Back to San Francisco. The first chart of San Francisco Bay was created by José de Cañizares in 1776. He was an ensign on the first ship ever to enter the Bay, the San Carlos, commanded by Juan Manuel de Ayala after whom our favorite Cove is named. Believe it or not, Ayala had planned to do the survey but was incapacitated because he literally shot himself in the foot. You’ll see soundings, but no aids to navigation on this chart.

However, now we have them, and despite this, if you sail long enough on San Francisco Bay, you will touch somewhere. Don’t ask how I know. But those red marks in the Ford Channel will keep you safe if you observe them. This unfortunate skipper seems to have missed the memo, and is aground just outside the red mark. Be conservative near these marks, as just inside there isn’t a strait drop. Mud sloughs off at an angle to the bottom of the dredged channel.

You probably have learned that the green marks that look like cans are called “cans,” and the red ones which are cone-shaped, “nuns.” The common explanation for this is that nuns wear pointy hats. This always befuddled me. Have you ever seen a nun wearing a pointed red hat? A perusal of that source of all wisdom, the Internet, revealed scores of pictures of nuns in their habits, contemporary and historical, but only one had a point.

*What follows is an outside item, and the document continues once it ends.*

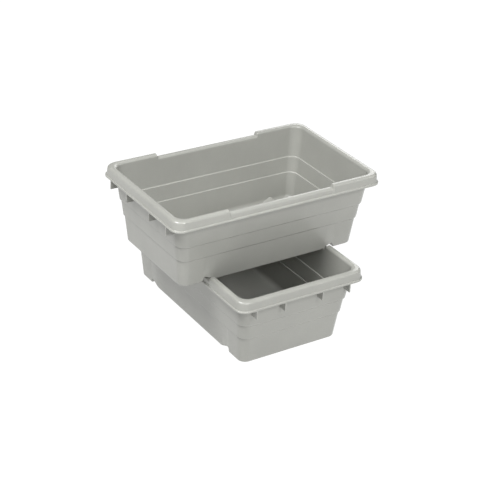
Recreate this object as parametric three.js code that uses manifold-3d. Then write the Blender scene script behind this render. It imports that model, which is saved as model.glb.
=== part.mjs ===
// Two identical stacking crates, the upper one turned a quarter turn and set across the lower one.
// Each crate is a one-piece moulding: drafted walls with two ledges, a hollow rim that dips along
// both long sides, gusset plates under the end rims, and two channels across its underside that
// sit over the dipped rim of the crate below. Units are millimetres and +Z is up. The origin is
// on the floor, under the middle of the pair.
import * as THREE from 'three';
import { mergeVertices } from 'three/addons/utils/BufferGeometryUtils.js';
import Module from 'manifold-3d';

const wasm = await Module();
wasm.setup();

// Driving dimensions of one crate. Its length lies along x and its width along y.
const crateHeight = 216;
const wall = 3;
const rimHalfLength = 319; // outside of the bead along the rim's foot
const rimHalfWidth = 196.5;
const baseHalfLength = 270; // outside of the walls, where they meet the floor
const baseHalfWidth = 150.5;
const baseCornerRadius = 22;
const cornerSpread = 0.45; // how much the corner radius grows for each millimetre outward
const largestCornerRadius = 28.5;
const draft = 0.104; // how far a wall leans out for each millimetre of height

// Ledges that run all round the walls, inside and outside.
const ledgeHeights = [79, 123.5];
const ledgeDepth = 3;

// The floor's rounded edges.
const outerFloorRadius = 5;
const innerFloorRadius = 15;

// The rim: a rounded crest, a skirt that hangs outside the wall, and a bead along its foot.
const crestInnerRadius = 7.5;
const crestOuterRadius = 5;
const crestFlat = 4.5;
const beadBottom = 185.5;
const beadHeight = 5;
const beadProud = 2.5;

// The dip along each long rim, which takes the width of the crate above. Its ends are short,
// steep ramps.
const dipHalfLength = 158.5;
const dipDepth = 9;
const rampLength = 3;

// Gusset plates between each end wall and the end rim.
const gussetOffsets = [-145, -58.5, 58.5, 145];
const gussetBottom = 161.5;

// The two channels across the underside: a slope that rests on the rim below, a round crown,
// and a steep outer side.
const channelCrownX = 199.3;
const channelCrownZ = 9.5;
const channelCrownRadius = 5.5;
const channelSlope = THREE.MathUtils.degToRad(23);
const channelSteep = THREE.MathUtils.degToRad(70);

// How far the upper crate's foot sinks below the top of the lower crate's rim.
const engagement = 16;

const cornerSegments = 4; // steps in an eighth of a turn

// Outlines are named by how far they stand outside the wall's foot on the long sides. The ends
// stand out a little further in proportion, so that the rim reaches its full length.
const beadGrow = rimHalfWidth - baseHalfWidth;
const endSpread = (rimHalfLength - baseHalfLength) / beadGrow;

// A rounded rectangle, "grow" millimetres outside the outline of the wall's foot.
function outline(grow) {
  const radius = Math.min(baseCornerRadius + grow * cornerSpread, largestCornerRadius);
  const x = baseHalfLength + grow * endSpread - radius;
  const y = baseHalfWidth + grow - radius;
  const quarter = Math.PI / 2;
  const shape = new THREE.Shape();
  shape.absarc(x, y, radius, 0, quarter);
  shape.absarc(-x, y, radius, quarter, 2 * quarter);
  shape.absarc(-x, -y, radius, 2 * quarter, 3 * quarter);
  shape.absarc(x, -y, radius, 3 * quarter, 4 * quarter);
  return shape.getPoints(cornerSegments).slice(0, -1);
}

// A closed solid through a stack of outlines, each given as [grow, height].
function loft(levels) {
  const rings = levels.map(([grow, height]) => outline(grow).map((point) => [point.x, point.y, height]));
  const count = rings[0].length;
  const faces = [];
  for (let level = 0; level < rings.length - 1; level += 1) {
    for (let step = 0; step < count; step += 1) {
      const here = level * count + step;
      const next = level * count + ((step + 1) % count);
      faces.push(here, next, next + count, here, next + count, here + count);
    }
  }
  const top = (rings.length - 1) * count;
  for (let step = 1; step < count - 1; step += 1) {
    faces.push(0, step + 1, step);
    faces.push(top, top + step, top + step + 1);
  }
  const geometry = new THREE.BufferGeometry();
  geometry.setAttribute('position', new THREE.Float32BufferAttribute(rings.flat(2), 3));
  geometry.setIndex(faces);
  return toSolid(geometry);
}

function toSolid(geometry) {
  const mesh = new wasm.Mesh({
    numProp: 3,
    vertProperties: new Float32Array(geometry.attributes.position.array),
    triVerts: new Uint32Array(geometry.index.array),
  });
  return new wasm.Manifold(mesh);
}

function toGeometry(solid) {
  const mesh = solid.getMesh();
  const geometry = new THREE.BufferGeometry();
  geometry.setAttribute('position', new THREE.BufferAttribute(mesh.vertProperties, 3));
  geometry.setIndex(new THREE.BufferAttribute(mesh.triVerts, 1));
  geometry.computeVertexNormals();
  return geometry;
}

// A box between two corners, as a solid.
function block(low, high) {
  const [x0, y0, z0] = low;
  const [x1, y1, z1] = high;
  const positions = [];
  for (const z of [z0, z1]) {
    positions.push(x0, y0, z, x1, y0, z, x1, y1, z, x0, y1, z);
  }
  const faces = [0, 2, 1, 0, 3, 2, 4, 5, 6, 4, 6, 7];
  for (let side = 0; side < 4; side += 1) {
    const next = (side + 1) % 4;
    faces.push(side, next, next + 4, side, next + 4, side + 4);
  }
  const geometry = new THREE.BufferGeometry();
  geometry.setAttribute('position', new THREE.Float32BufferAttribute(positions, 3));
  geometry.setIndex(faces);
  return toSolid(geometry);
}

// How far the outside of the wall stands outside its foot at a height.
function wallGrow(height) {
  const ledgesBelow = ledgeHeights.filter((ledge) => ledge < height).length;
  return draft * height + ledgesBelow * ledgeDepth;
}

// Levels of a wall face up to a height, with both ledges; "inset" is how far it stands inside
// the outside face, and each ledge is raised by the same amount.
function wallLevels(inset, topHeight) {
  const levels = [];
  for (const ledge of ledgeHeights) {
    const grow = wallGrow(ledge) - inset;
    levels.push([grow, ledge + inset]);
    levels.push([grow + ledgeDepth, ledge + inset]);
  }
  levels.push([wallGrow(topHeight) - inset, topHeight]);
  return levels;
}

// Levels along a quarter circle, from angle "from" to angle "to", in degrees.
function arcLevels(centreGrow, centreHeight, radius, from, to, steps) {
  const levels = [];
  for (let step = 0; step <= steps; step += 1) {
    const angle = THREE.MathUtils.degToRad(from + ((to - from) * step) / steps);
    levels.push([centreGrow + radius * Math.cos(angle), centreHeight + radius * Math.sin(angle)]);
  }
  return levels;
}

// The walls, floor and rim of a crate whose rim is at one height all round.
function shell(rimTop) {
  const crestStart = rimTop - crestInnerRadius;
  const flatStart = wallGrow(crestStart) - wall + crestInnerRadius;
  const flatEnd = flatStart + crestFlat;
  const skirtTop = rimTop - crestOuterRadius;
  const skirtFoot = beadGrow - beadProud;

  const outerFloorGrow = wallGrow(outerFloorRadius) - outerFloorRadius;
  const outside = loft([
    ...arcLevels(outerFloorGrow, outerFloorRadius, outerFloorRadius, -90, 0, 3),
    ...wallLevels(0, crestStart - wall),
    [flatStart - 1, rimTop - wall],
    [flatStart - 1, rimTop - wall / 2],
  ]);

  const innerFloorHeight = wall + innerFloorRadius;
  const innerFloorGrow = wallGrow(innerFloorHeight) - wall - innerFloorRadius;
  const inside = loft([
    ...arcLevels(innerFloorGrow, innerFloorHeight, innerFloorRadius, -90, 0, 4),
    ...wallLevels(wall, crestStart),
    ...arcLevels(flatStart, crestStart, crestInnerRadius, 180, 90, 3).slice(1),
    [flatStart, rimTop + 1],
  ]);

  const rim = loft([
    [beadGrow, beadBottom],
    [beadGrow, beadBottom + beadHeight],
    [skirtFoot, beadBottom + beadHeight + beadProud / 2],
    ...arcLevels(flatEnd, skirtTop, crestOuterRadius, 0, 90, 3),
  ]);
  const hollow = loft([
    [skirtFoot - wall + 1, beadBottom - 1],
    [flatEnd + crestOuterRadius - wall, skirtTop],
    [flatEnd, rimTop - wall],
  ]);
  const body = outside.add(rim.subtract(hollow));
  return { body, inside, rim };
}

// The cross-section of a channel, moved outward by "offset", as points from its slope to its side.
function channelSection(offset, bottom) {
  const radius = channelCrownRadius + offset;
  const slopeTop = Math.PI / 2 + channelSlope;
  const sideTop = Math.PI / 2 - channelSteep;
  const section = new THREE.Shape();
  const slopeX = channelCrownX + radius * Math.cos(slopeTop);
  const slopeZ = channelCrownZ + radius * Math.sin(slopeTop);
  const sideX = channelCrownX + radius * Math.cos(sideTop);
  const sideZ = channelCrownZ + radius * Math.sin(sideTop);
  section.moveTo(sideX + (sideZ - bottom) / Math.tan(channelSteep), bottom);
  section.lineTo(sideX, sideZ);
  section.absarc(channelCrownX, channelCrownZ, radius, sideTop, slopeTop);
  section.lineTo(slopeX - (slopeZ - bottom) / Math.tan(channelSlope), bottom);
  return section;
}

// Plates under one end rim, from the end wall out to the edge of the bead.
function gussets(side) {
  const root = baseHalfLength + wallGrow(gussetBottom) - wall;
  const inHollow = rimHalfLength - 3 * wall;
  let plates = null;
  for (const offset of gussetOffsets) {
    const low = offset - wall / 2;
    const high = offset + wall / 2;
    const lower = block([root, low, gussetBottom], [rimHalfLength, high, beadBottom + beadHeight - 1]);
    const upper = block([root, low, beadBottom], [inHollow, high, crateHeight - 1.5 * wall]);
    const plate = lower.add(upper);
    plates = plates ? plates.add(plate) : plate;
  }
  const beadOutline = loft([[beadGrow, gussetBottom - 1], [beadGrow, crateHeight]]);
  const trimmed = plates.intersect(beadOutline);
  return side > 0 ? trimmed : trimmed.rotate([0, 0, 180]);
}

// A bar right across the crate whose section, in x and z, is a polygon; "side" is 1 or -1.
function crossBar(section, side) {
  const length = 2 * rimHalfWidth + 20;
  const geometry = new THREE.ExtrudeGeometry(section, {
    depth: length,
    steps: 1,
    curveSegments: 6,
    bevelEnabled: false,
  });
  geometry.rotateX(Math.PI / 2);
  geometry.translate(0, length / 2, 0);
  if (side < 0) {
    geometry.rotateZ(Math.PI);
  }
  geometry.deleteAttribute('normal');
  geometry.deleteAttribute('uv');
  return toSolid(mergeVertices(geometry, 1e-4));
}

function polygon(points) {
  return new THREE.Shape(points.map(([x, z]) => new THREE.Vector2(x, z)));
}

function makeCrate() {
  const high = shell(crateHeight);
  const low = shell(crateHeight - dipDepth);
  const dipTop = crateHeight - dipDepth;
  const dipWide = dipHalfLength + rampLength;
  const above = crateHeight + 2;
  const below = beadBottom - dipDepth;

  // Between the two ramps the crate has the low rim. A thin sloping plate under each ramp closes
  // the hollow of the high rim.
  const dipSpan = crossBar(polygon([
    [-dipHalfLength, below],
    [dipHalfLength, below],
    [dipHalfLength, dipTop],
    [dipWide, crateHeight],
    [dipWide, above],
    [-dipWide, above],
    [-dipWide, crateHeight],
    [-dipHalfLength, dipTop],
  ]), 1);
  const ramp = polygon([
    [dipHalfLength, dipTop - wall],
    [dipHalfLength + wall, dipTop - wall],
    [dipWide + wall, crateHeight - wall / 2],
    [dipWide + wall, crateHeight],
    [dipWide, crateHeight],
    [dipHalfLength, dipTop],
  ]);
  let body = high.body.subtract(dipSpan).add(low.body.intersect(dipSpan));
  for (const end of [-1, 1]) {
    body = body.add(high.rim.intersect(crossBar(ramp, end)));
    body = body.add(gussets(end));
  }

  // The inside, which is hollowed out after everything on the outside is joined.
  const cavity = high.inside.add(low.inside.intersect(dipSpan));
  let crate = body.subtract(cavity);

  // The floor rises over each channel, and the channel is cut from below.
  const lowerWalls = high.body.intersect(block([-400, -400, -1], [400, 400, beadBottom / 2]));
  for (const side of [-1, 1]) {
    const hump = crossBar(channelSection(wall, wall / 2), side);
    crate = crate.add(hump.intersect(lowerWalls));
  }
  for (const side of [-1, 1]) {
    crate = crate.subtract(crossBar(channelSection(0, -1), side));
  }
  return toGeometry(crate);
}

const crateGeometry = makeCrate();
const greyPlastic = new THREE.MeshStandardMaterial({ color: 0xb4b5ae, roughness: 0.45, metalness: 0 });

const group = new THREE.Group();

const lowerCrate = new THREE.Mesh(crateGeometry, greyPlastic);
lowerCrate.name = 'lower_crate';
lowerCrate.rotation.z = Math.PI / 2;
group.add(lowerCrate);

const upperCrate = new THREE.Mesh(crateGeometry, greyPlastic.clone());
upperCrate.name = 'upper_crate';
upperCrate.position.z = crateHeight - engagement;
group.add(upperCrate);

export default group;
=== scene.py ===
"""Two grey plastic stacking crates, one set crosswise on the other, on a white studio floor."""
import math

import bmesh
import bpy
import numpy as np
from mathutils import Matrix, Vector


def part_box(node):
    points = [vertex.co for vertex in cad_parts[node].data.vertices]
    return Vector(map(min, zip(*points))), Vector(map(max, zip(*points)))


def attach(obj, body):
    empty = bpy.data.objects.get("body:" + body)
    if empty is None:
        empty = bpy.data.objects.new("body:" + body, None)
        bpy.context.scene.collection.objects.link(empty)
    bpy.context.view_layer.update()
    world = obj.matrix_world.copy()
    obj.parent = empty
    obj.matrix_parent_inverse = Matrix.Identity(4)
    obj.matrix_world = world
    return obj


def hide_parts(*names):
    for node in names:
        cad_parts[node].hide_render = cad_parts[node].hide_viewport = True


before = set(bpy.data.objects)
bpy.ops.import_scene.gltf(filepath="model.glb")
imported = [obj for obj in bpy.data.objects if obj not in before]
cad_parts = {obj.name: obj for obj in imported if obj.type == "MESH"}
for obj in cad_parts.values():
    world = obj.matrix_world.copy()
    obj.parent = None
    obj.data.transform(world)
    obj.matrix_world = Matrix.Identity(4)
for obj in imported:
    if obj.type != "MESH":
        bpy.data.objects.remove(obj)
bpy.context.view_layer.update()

MM = 0.001

# ---------------------------------------------------------------- sizes of one crate, in millimetres
# The crate's length lies along x, and its foot is at height 0. Both crates are the same moulding.
upper_low, upper_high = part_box("upper_crate")
RIM_HALF_LENGTH = round(upper_high[0] / MM, 1)
RIM_HALF_WIDTH = round(upper_high[1] / MM, 1)
CRATE_HEIGHT = round((upper_high[2] - upper_low[2]) / MM, 1)
UPPER_FOOT = round(upper_low[2] / MM, 1)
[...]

A much more likely explanation for the origin of the nickname for the red buoy is found in John Rogers’ Origins of Sea Terms. Rogers, a pretty reliable source, writes that “It appears to have gotten its name from the early English word nun, for a child’s top that was tapered on both ends. The word comes from the Old English nunna, with the same meaning.”

It’s taken thousands of years and a lot of dangerous, sometimes tragic surveys to get to the system we have today, when all major harbors and most minor ones are marked. Now all we have to do, as beneficiaries of this hard-won history, is pay attention to what the marks are telling us.